** BEGIN **
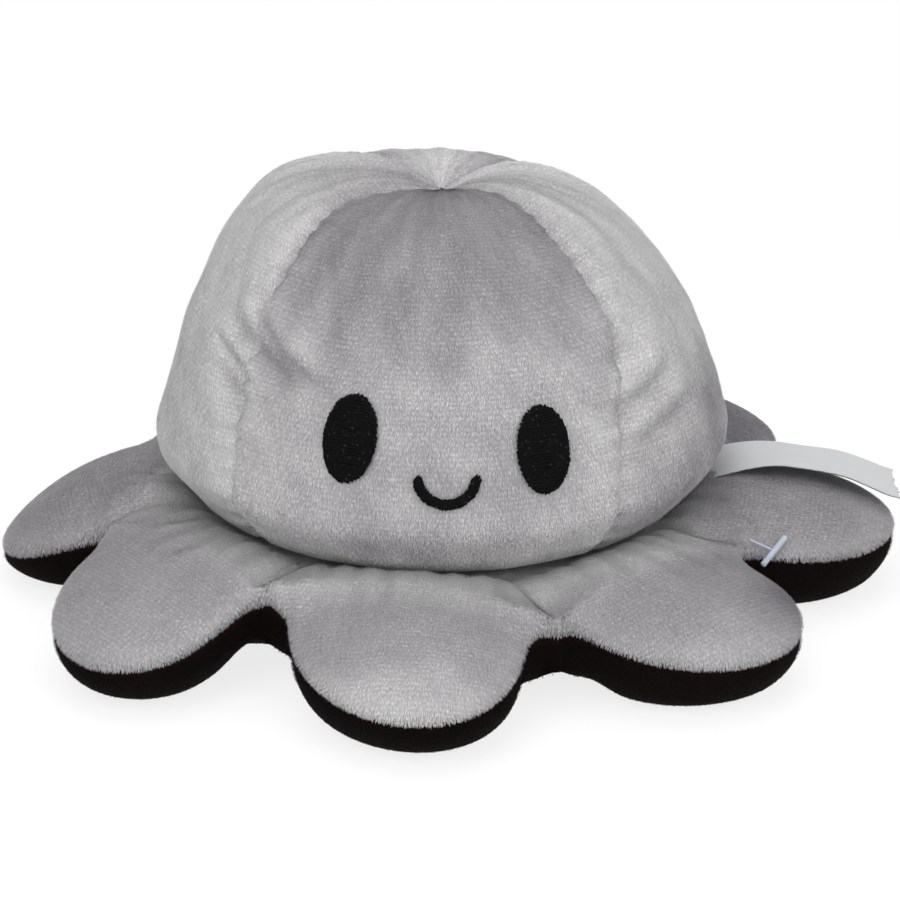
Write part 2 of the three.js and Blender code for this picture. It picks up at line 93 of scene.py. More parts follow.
# How far the front gore's two seams swing aside on their way up: share of the rise, degrees
LEFT_SWING = [(0, 4), (.22, 4), (.28, 3), (.4, 1), (.6, 0), (.65, -1), (.71, -4), (.76, -7),
              (.81, -9.5), (.86, -6), (.91, 0)]
RIGHT_SWING = [(0, -7), (.22, -7), (.37, -3), (.46, 1), (.51, 3), (.71, 3), (.77, 5), (.86, 6),
               (.92, 0)]
SEAM_SWINGS = {-140: LEFT_SWING, 220: LEFT_SWING, -46: RIGHT_SWING}
POCKET_PROFILE = [(1.05, .18), (1, .4), (.98, .66), (.77, .87), (.38, .97)]
POCKET_MOUTH, POCKET_RADIUS, POCKET_HEIGHT = 25.0, 21.0, 57.0
FOLD_HEIGHT, FOLD_RADIUS, NOTCH_HALF, SEAM_LIFT, FLAT_RADIUS = 13.5, 12.3, 5.0, 3.0, 50.0
NOTCHES = [(154, 1), (-164, 1.035), (-123.5, .952), (-71, 1.01), (-25.2, .98), (19, 1), (63, 1),
           (108, 1)]
NOTCH_RADIUS = 73.0
ARM_REACH, ARM_HALF_WIDTH, ARM_TIP_HEIGHT, ARM_RIM = 30.0, 24.5, 10.5, 1.5
REACHES = [1.01, 1.15, 1.1, 1.04, 1.17, 1.05, 1, 1]
LEANS = [.14, .33, .25, .2, .08, 0, 0, 0]
TIPS = [.52, .95, .95, 1.07, 1.22, 1, 1, .8]

# Painted sheen and shade: how light each tentacle's pile is painted, in its body and at its tip
BODY_TONES = [.18, .37, .38, .3, .2, -.13, .1, .1]
TIP_TONES = [.24, .39, .66, .41, .28, -.1, .2, .2]

# Creases in the stuffed head: azimuth and height of both ends, depth, half width
HEAD_CREASES = [(-141, 74, -119, 64.5, 1.5, 1.5), (-148, 69.8, -124, 64, 2.3, 2.5),
                (-150, 66.5, -136, 61.5, 1.4, 1.3), (-145, 60.5, -137, 56.5, 1.7, 2.8),
                (-117, 71, -108, 66, .6, 3.2), (-49, 65.5, -40, 67.5, .9, 3.2),
                (-49, 56.5, -31, 61, 1.6, 2.4), (-45, 49.5, -29, 53, 1.3, 2.2),
                (38, 58, 58, 62, 1.0, 2.6), (140, 66, 120, 61, 1.1, 2.6),
                (140, 54, 158, 58, .9, 2.4)]
CREASE_RADIUS = 58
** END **
** WORK INSTRUCTIONS **
Return nothing but the lines from the start of the listing above through the line containing "TIP_TONES = [.24, .39, .66, .41, .28, -.1, .2, .2]", exactly as given.

** COMPLETE OUTPUT **
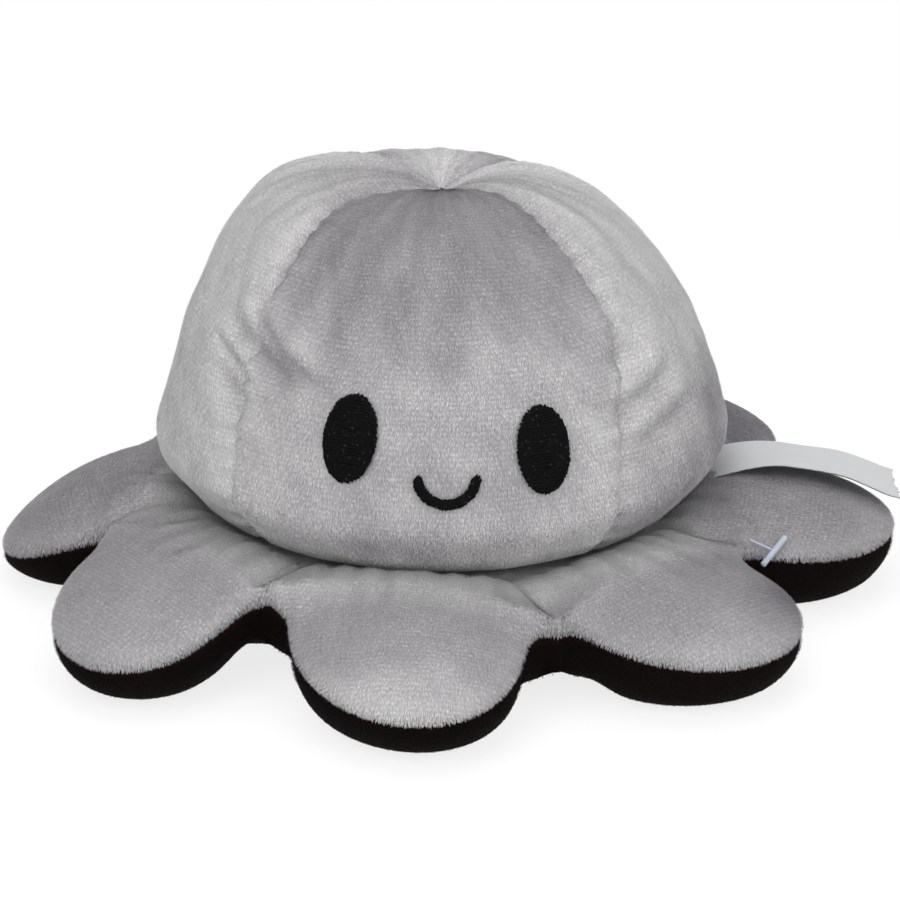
Write part 2 of the three.js and Blender code for this picture. It picks up at line 93 of scene.py. More parts follow.
# How far the front gore's two seams swing aside on their way up: share of the rise, degrees
LEFT_SWING = [(0, 4), (.22, 4), (.28, 3), (.4, 1), (.6, 0), (.65, -1), (.71, -4), (.76, -7),
              (.81, -9.5), (.86, -6), (.91, 0)]
RIGHT_SWING = [(0, -7), (.22, -7), (.37, -3), (.46, 1), (.51, 3), (.71, 3), (.77, 5), (.86, 6),
               (.92, 0)]
SEAM_SWINGS = {-140: LEFT_SWING, 220: LEFT_SWING, -46: RIGHT_SWING}
POCKET_PROFILE = [(1.05, .18), (1, .4), (.98, .66), (.77, .87), (.38, .97)]
POCKET_MOUTH, POCKET_RADIUS, POCKET_HEIGHT = 25.0, 21.0, 57.0
FOLD_HEIGHT, FOLD_RADIUS, NOTCH_HALF, SEAM_LIFT, FLAT_RADIUS = 13.5, 12.3, 5.0, 3.0, 50.0
NOTCHES = [(154, 1), (-164, 1.035), (-123.5, .952), (-71, 1.01), (-25.2, .98), (19, 1), (63, 1),
           (108, 1)]
NOTCH_RADIUS = 73.0
ARM_REACH, ARM_HALF_WIDTH, ARM_TIP_HEIGHT, ARM_RIM = 30.0, 24.5, 10.5, 1.5
REACHES = [1.01, 1.15, 1.1, 1.04, 1.17, 1.05, 1, 1]
LEANS = [.14, .33, .25, .2, .08, 0, 0, 0]
TIPS = [.52, .95, .95, 1.07, 1.22, 1, 1, .8]

# Painted sheen and shade: how light each tentacle's pile is painted, in its body and at its tip
BODY_TONES = [.18, .37, .38, .3, .2, -.13, .1, .1]
TIP_TONES = [.24, .39, .66, .41, .28, -.1, .2, .2]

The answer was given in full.